> Exercise aim
Each entry that follows must be output without any deviation.

> Excerpted data

|---|

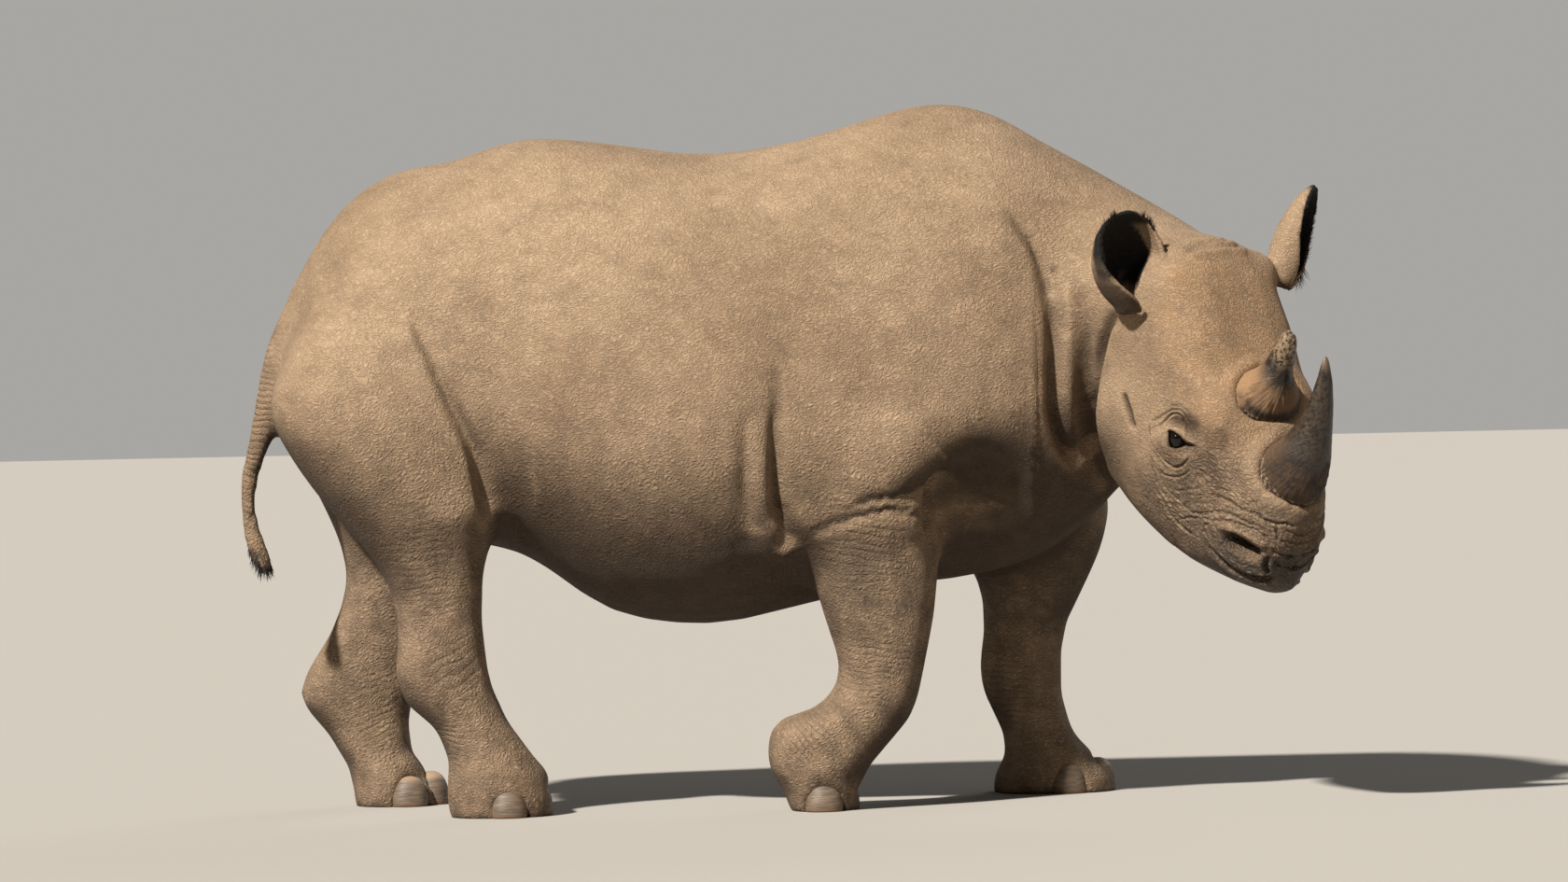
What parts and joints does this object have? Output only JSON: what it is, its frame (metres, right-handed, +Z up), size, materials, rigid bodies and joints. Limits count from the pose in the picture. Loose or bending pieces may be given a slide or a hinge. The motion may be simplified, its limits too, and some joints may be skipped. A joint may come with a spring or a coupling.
{
  "type": "animal model",
  "caption": "Life-size still model of a black rhinoceros caught in mid-stride, head turned to its right, horns on its nose, rolled ears and a hanging tail; it stands on its own feet.",
  "frame": {"origin": "on the floor, under the middle of the whole body's box", "axes": "+X toward the animal's front, +Y toward its left side, +Z up; the floor is z = 0"},
  "size_m": [2.3988, 1.115, 1.5479],
  "materials": {
    "hide": "dry, dusty, finely wrinkled skin",
    "horn": "keratin, rough and fibrous at the base, worn smooth at the tip",
    "nail": "dull grey keratin",
    "eye": "wet and glossy"
  },
  "bodies": {
    "root": {"ear_left": "hide", "ear_right": "hide", "eye_left": "eye", "eye_right": "eye", "fore_foot_left": "hide", "fore_foot_right": "hide", "fore_nail_left_left": "nail", "fore_nail_left_middle": "nail", "fore_nail_left_right": "nail", "fore_nail_right_left": "nail", "fore_nail_right_middle": "nail", "fore_nail_right_right": "nail", "fore_shank_left": "hide", "fore_shank_right": "hide", "foreleg_left": "hide", "foreleg_right": "hide", "front_horn": "horn", "head": "hide", "hind_foot_left": "hide", "hind_foot_right": "hide", "hind_leg_left": "hide", "hind_leg_right": "hide", "hind_nail_left_left": "nail", "hind_nail_left_middle": "nail", "hind_nail_left_right": "nail", "hind_nail_right_left": "nail", "hind_nail_right_middle": "nail", "hind_nail_right_right": "nail", "hind_shank_left": "hide", "hind_shank_right": "hide", "neck": "hide", "rear_horn": "horn", "tail": "hide", "tail_tip": "hide", "trunk": "hide"}
  },
  "joints": []
}
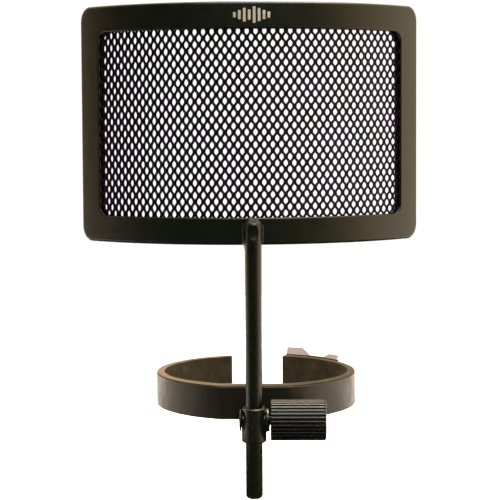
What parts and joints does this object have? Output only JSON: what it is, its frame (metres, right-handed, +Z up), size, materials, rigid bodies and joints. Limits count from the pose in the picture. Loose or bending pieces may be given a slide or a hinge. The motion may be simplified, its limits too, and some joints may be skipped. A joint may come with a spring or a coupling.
{
  "type": "pop filter",
  "caption": "Curved metal mesh pop filter on a rod that slides and turns in a thumbscrew clamp, with an open spring collar that grips a microphone body.",
  "frame": {"origin": "centre of the collar, halfway up its band", "axes": "+Z up along the gripped microphone and the rod; -Y towards the person speaking, past the screen; +X to the knob's side"},
  "size_m": [0.0928, 0.0702, 0.1316],
  "materials": {
    "black_paint": "satin black enamel over pressed steel",
    "black_mesh": "satin black coated expanded steel",
    "black_plastic": "satin black moulded plastic with straight ribs",
    "liner": "matt dark brown-black synthetic rubber strip",
    "steel": "zinc-plated steel",
    "brass": "turned brass",
    "nylon": "dark brown-grey nylon",
    "white_print": "white ink of the plain level-bars mark on the screen frame, shown in the visual model only"
  },
  "bodies": {
    "root": {"collar_band": "black_paint", "collar_liner": "liner", "collar_screw": "steel", "release_tab": "steel", "tab_rivet_inner": "steel", "tab_rivet_outer": "steel", "clamp_body": "black_paint", "barrel_plug": "black_paint"},
    "guide": {"guide_ring_upper": "nylon", "guide_ring_lower": "nylon"},
    "screen": {"front_bezel": "black_paint", "rear_bezel": "black_paint", "mesh_panel": "black_mesh", "support_rod": "black_paint", "weld_fillet_left": "black_paint", "weld_fillet_right": "black_paint"},
    "pad": {"pressure_pad": "brass"},
    "screw": {"thumbscrew": "steel", "knob": "black_plastic"}
  },
  "joints": [
    {"name": "screen_swivel", "type": "hinge", "parent": "root", "child": "guide", "pos_m": [0, -0.0326, 0], "axis": [0, 0, 1], "continuous": true},
    {"name": "screen_height", "type": "slide", "parent": "guide", "child": "screen", "axis": [0, 0, 1], "range_m": [-0.037, 0.015]},
    {"name": "pad_advance", "type": "slide", "parent": "root", "child": "pad", "axis": [1, 0, 0], "range_m": [0, 0.0015]},
    {"name": "thumbscrew_turn", "type": "hinge", "parent": "pad", "child": "screw", "pos_m": [0, -0.0326, -0.0034], "axis": [1, 0, 0], "range_deg": [0, 1080]}
  ],
  "couplings": [
    {"joint": "thumbscrew_turn", "follows": "pad_advance", "rad_per_m": 12566}
  ]
}
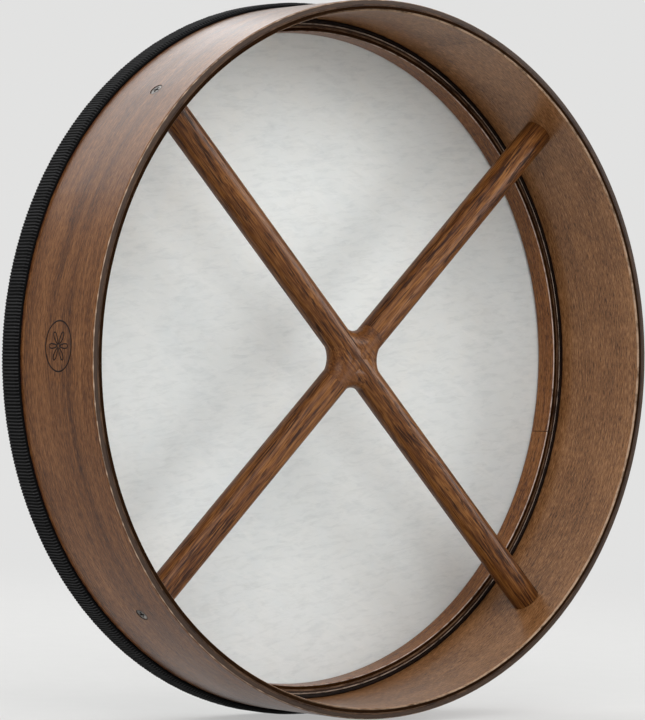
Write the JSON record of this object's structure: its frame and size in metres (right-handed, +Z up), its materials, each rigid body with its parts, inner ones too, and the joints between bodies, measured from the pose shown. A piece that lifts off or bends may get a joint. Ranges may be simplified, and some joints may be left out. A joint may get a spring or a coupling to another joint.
{
  "type": "bodhran",
  "caption": "Frame drum with a shallow laminated wooden shell, one goatskin head fixed by tacks under ribbed black tape, an inner hoop and a crossed rod handle in the open back.",
  "frame": {"origin": "middle of the drum's bounding box, on the drum axis halfway between the open back and the outside of the head", "axes": "+Y along the drum axis from the open back to the head, +Z up with the crossbar rods at 45 degrees to it, +X to the right seen from the open back"},
  "size_m": [0.4628, 0.0938, 0.4628],
  "materials": {
    "shell_veneer": "satin lacquer",
    "pale_core": "satin lacquer",
    "shell_veneer_inside": "satin lacquer",
    "hoop_strip": "satin lacquer",
    "hoop_veneer": "satin lacquer",
    "hoop_core": "satin lacquer",
    "hoop_veneer_inside": "satin lacquer",
    "goatskin": "matt",
    "tack_steel": "blued steel",
    "ribbed_tape": "woven",
    "rod_wood": "satin lacquer",
    "rod_wood_lapped": "satin lacquer",
    "screw_steel": "blackened steel"
  },
  "bodies": {
    "root": {"shell_outer_ply": "shell_veneer", "shell_core_ply": "pale_core", "shell_inner_ply": "shell_veneer_inside", "hoop_backing_strip": "hoop_strip", "hoop_outer_ply": "hoop_veneer", "hoop_core_ply": "hoop_core", "hoop_inner_ply": "hoop_veneer_inside", "drumhead": "goatskin", "skin_tacks": "tack_steel", "trim_tape": "ribbed_tape", "crossbar_through": "rod_wood", "crossbar_lapped": "rod_wood_lapped", "crossbar_screws": "screw_steel"}
  },
  "joints": []
}
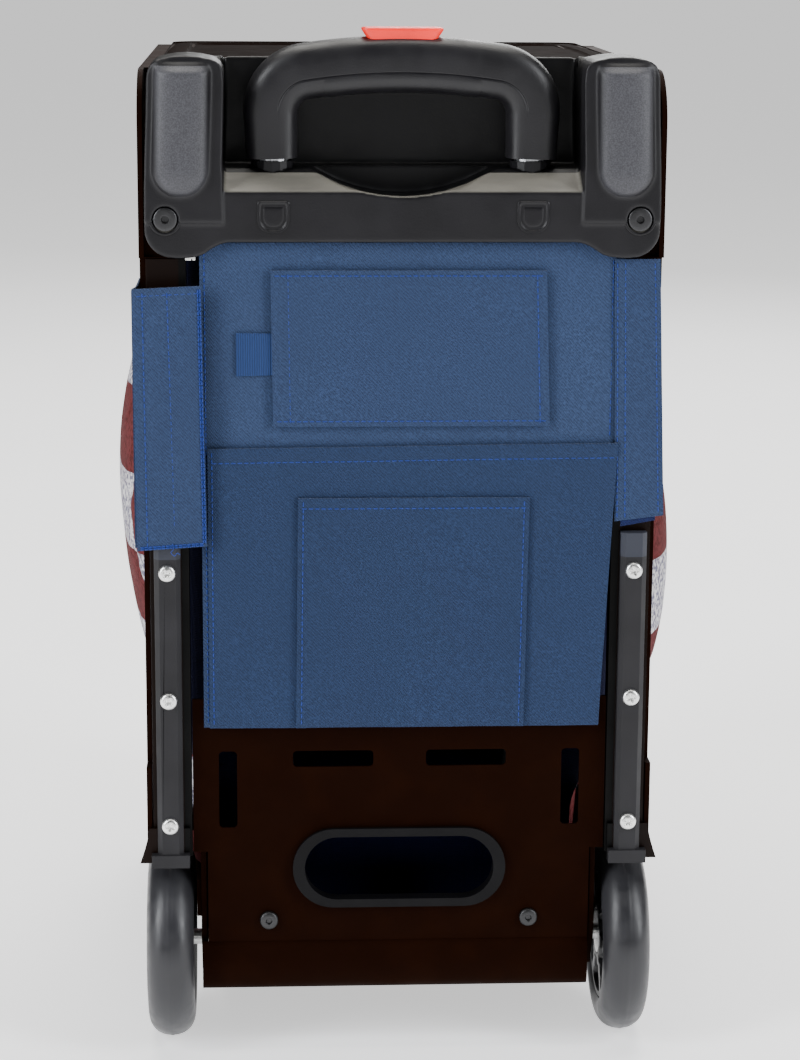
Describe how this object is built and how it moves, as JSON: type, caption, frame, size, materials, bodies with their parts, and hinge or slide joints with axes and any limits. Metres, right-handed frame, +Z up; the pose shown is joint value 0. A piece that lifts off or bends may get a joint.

|---|

> Full solution
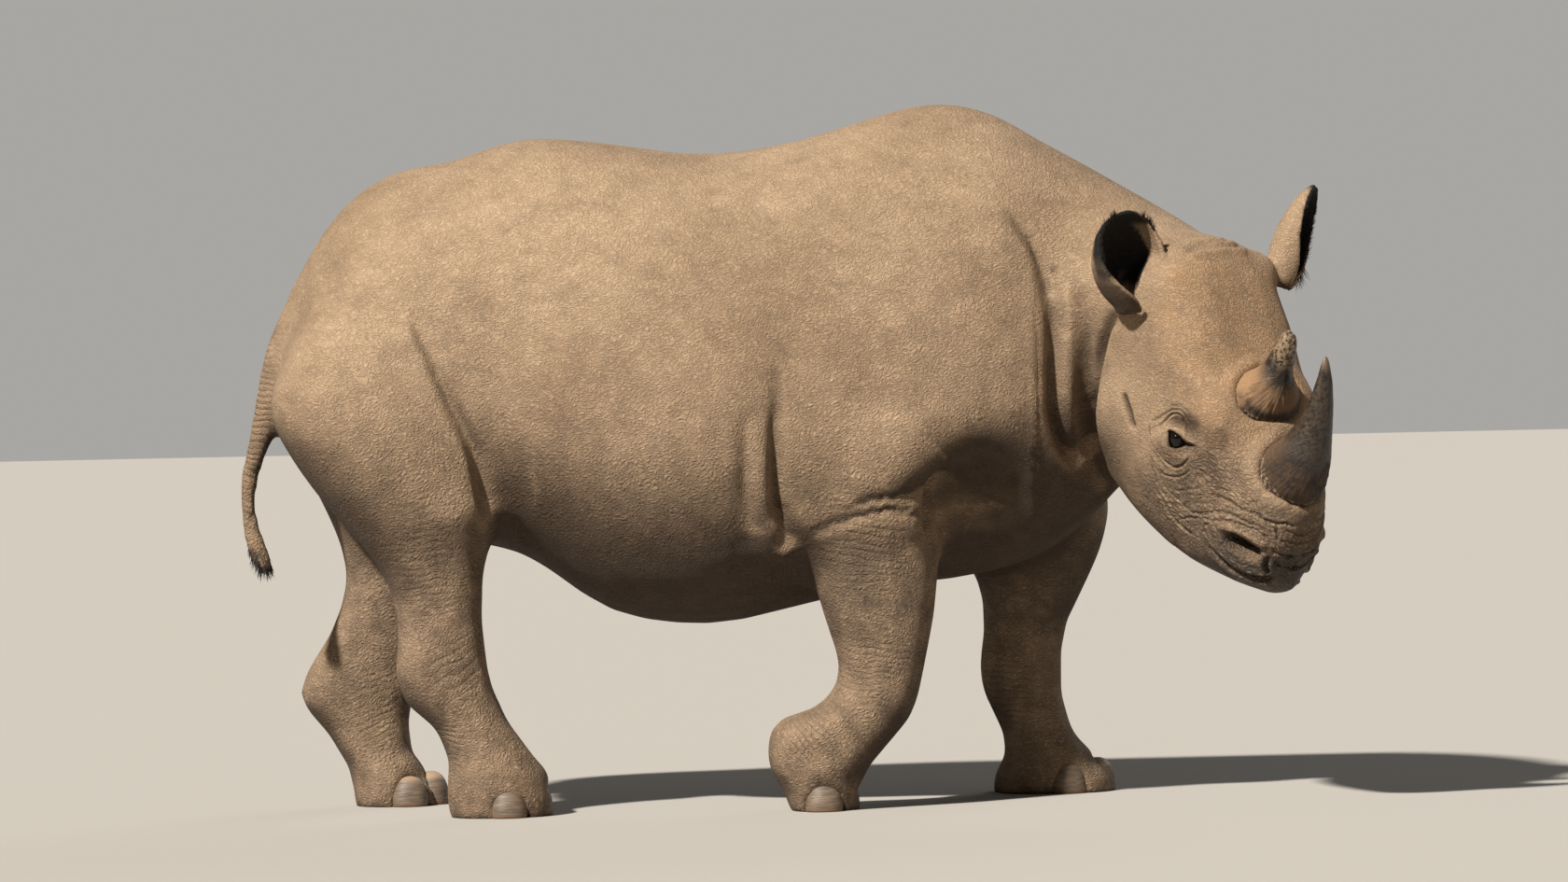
What parts and joints does this object have? Output only JSON: what it is, its frame (metres, right-handed, +Z up), size, materials, rigid bodies and joints. Limits count from the pose in the picture. Loose or bending pieces may be given a slide or a hinge. The motion may be simplified, its limits too, and some joints may be skipped. A joint may come with a spring or a coupling.
{
  "type": "animal model",
  "caption": "Life-size still model of a black rhinoceros caught in mid-stride, head turned to its right, horns on its nose, rolled ears and a hanging tail; it stands on its own feet.",
  "frame": {"origin": "on the floor, under the middle of the whole body's box", "axes": "+X toward the animal's front, +Y toward its left side, +Z up; the floor is z = 0"},
  "size_m": [2.3988, 1.115, 1.5479],
  "materials": {
    "hide": "dry, dusty, finely wrinkled skin",
    "horn": "keratin, rough and fibrous at the base, worn smooth at the tip",
    "nail": "dull grey keratin",
    "eye": "wet and glossy"
  },
  "bodies": {
    "root": {"ear_left": "hide", "ear_right": "hide", "eye_left": "eye", "eye_right": "eye", "fore_foot_left": "hide", "fore_foot_right": "hide", "fore_nail_left_left": "nail", "fore_nail_left_middle": "nail", "fore_nail_left_right": "nail", "fore_nail_right_left": "nail", "fore_nail_right_middle": "nail", "fore_nail_right_right": "nail", "fore_shank_left": "hide", "fore_shank_right": "hide", "foreleg_left": "hide", "foreleg_right": "hide", "front_horn": "horn", "head": "hide", "hind_foot_left": "hide", "hind_foot_right": "hide", "hind_leg_left": "hide", "hind_leg_right": "hide", "hind_nail_left_left": "nail", "hind_nail_left_middle": "nail", "hind_nail_left_right": "nail", "hind_nail_right_left": "nail", "hind_nail_right_middle": "nail", "hind_nail_right_right": "nail", "hind_shank_left": "hide", "hind_shank_right": "hide", "neck": "hide", "rear_horn": "horn", "tail": "hide", "tail_tip": "hide", "trunk": "hide"}
  },
  "joints": []
}
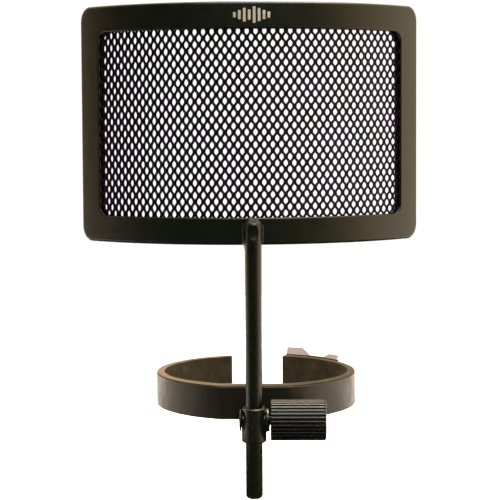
What parts and joints does this object have? Output only JSON: what it is, its frame (metres, right-handed, +Z up), size, materials, rigid bodies and joints. Limits count from the pose in the picture. Loose or bending pieces may be given a slide or a hinge. The motion may be simplified, its limits too, and some joints may be skipped. A joint may come with a spring or a coupling.
{
  "type": "pop filter",
  "caption": "Curved metal mesh pop filter on a rod that slides and turns in a thumbscrew clamp, with an open spring collar that grips a microphone body.",
  "frame": {"origin": "centre of the collar, halfway up its band", "axes": "+Z up along the gripped microphone and the rod; -Y towards the person speaking, past the screen; +X to the knob's side"},
  "size_m": [0.0928, 0.0702, 0.1316],
  "materials": {
    "black_paint": "satin black enamel over pressed steel",
    "black_mesh": "satin black coated expanded steel",
    "black_plastic": "satin black moulded plastic with straight ribs",
    "liner": "matt dark brown-black synthetic rubber strip",
    "steel": "zinc-plated steel",
    "brass": "turned brass",
    "nylon": "dark brown-grey nylon",
    "white_print": "white ink of the plain level-bars mark on the screen frame, shown in the visual model only"
  },
  "bodies": {
    "root": {"collar_band": "black_paint", "collar_liner": "liner", "collar_screw": "steel", "release_tab": "steel", "tab_rivet_inner": "steel", "tab_rivet_outer": "steel", "clamp_body": "black_paint", "barrel_plug": "black_paint"},
    "guide": {"guide_ring_upper": "nylon", "guide_ring_lower": "nylon"},
    "screen": {"front_bezel": "black_paint", "rear_bezel": "black_paint", "mesh_panel": "black_mesh", "support_rod": "black_paint", "weld_fillet_left": "black_paint", "weld_fillet_right": "black_paint"},
    "pad": {"pressure_pad": "brass"},
    "screw": {"thumbscrew": "steel", "knob": "black_plastic"}
  },
  "joints": [
    {"name": "screen_swivel", "type": "hinge", "parent": "root", "child": "guide", "pos_m": [0, -0.0326, 0], "axis": [0, 0, 1], "continuous": true},
    {"name": "screen_height", "type": "slide", "parent": "guide", "child": "screen", "axis": [0, 0, 1], "range_m": [-0.037, 0.015]},
    {"name": "pad_advance", "type": "slide", "parent": "root", "child": "pad", "axis": [1, 0, 0], "range_m": [0, 0.0015]},
    {"name": "thumbscrew_turn", "type": "hinge", "parent": "pad", "child": "screw", "pos_m": [0, -0.0326, -0.0034], "axis": [1, 0, 0], "range_deg": [0, 1080]}
  ],
  "couplings": [
    {"joint": "thumbscrew_turn", "follows": "pad_advance", "rad_per_m": 12566}
  ]
}
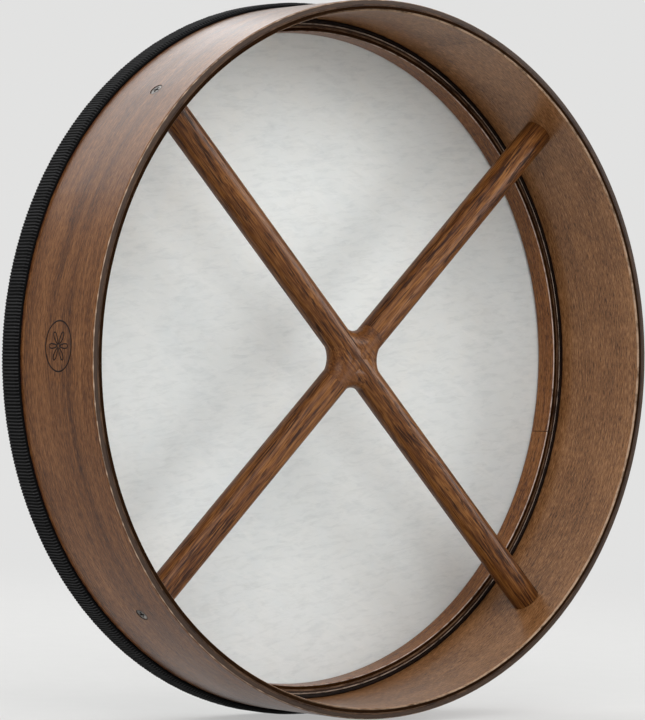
Write the JSON record of this object's structure: its frame and size in metres (right-handed, +Z up), its materials, each rigid body with its parts, inner ones too, and the joints between bodies, measured from the pose shown. A piece that lifts off or bends may get a joint. Ranges may be simplified, and some joints may be left out. A joint may get a spring or a coupling to another joint.
{
  "type": "bodhran",
  "caption": "Frame drum with a shallow laminated wooden shell, one goatskin head fixed by tacks under ribbed black tape, an inner hoop and a crossed rod handle in the open back.",
  "frame": {"origin": "middle of the drum's bounding box, on the drum axis halfway between the open back and the outside of the head", "axes": "+Y along the drum axis from the open back to the head, +Z up with the crossbar rods at 45 degrees to it, +X to the right seen from the open back"},
  "size_m": [0.4628, 0.0938, 0.4628],
  "materials": {
    "shell_veneer": "satin lacquer",
    "pale_core": "satin lacquer",
    "shell_veneer_inside": "satin lacquer",
    "hoop_strip": "satin lacquer",
    "hoop_veneer": "satin lacquer",
    "hoop_core": "satin lacquer",
    "hoop_veneer_inside": "satin lacquer",
    "goatskin": "matt",
    "tack_steel": "blued steel",
    "ribbed_tape": "woven",
    "rod_wood": "satin lacquer",
    "rod_wood_lapped": "satin lacquer",
    "screw_steel": "blackened steel"
  },
  "bodies": {
    "root": {"shell_outer_ply": "shell_veneer", "shell_core_ply": "pale_core", "shell_inner_ply": "shell_veneer_inside", "hoop_backing_strip": "hoop_strip", "hoop_outer_ply": "hoop_veneer", "hoop_core_ply": "hoop_core", "hoop_inner_ply": "hoop_veneer_inside", "drumhead": "goatskin", "skin_tacks": "tack_steel", "trim_tape": "ribbed_tape", "crossbar_through": "rod_wood", "crossbar_lapped": "rod_wood_lapped", "crossbar_screws": "screw_steel"}
  },
  "joints": []
}
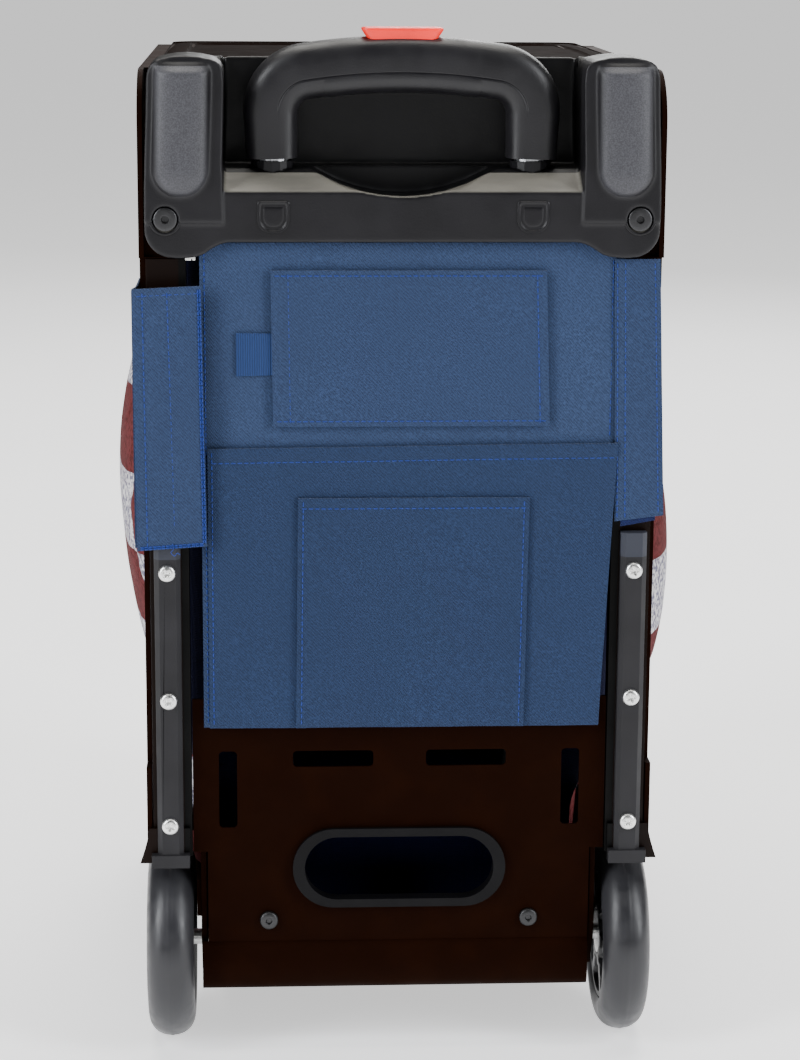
Describe how this object is built and how it moves, as JSON: type, caption, frame, size, materials, bodies with their parts, and hinge or slide joints with axes and any limits. Metres, right-handed frame, +Z up; the pose shown is joint value 0. A piece that lifts off or bends may get a joint.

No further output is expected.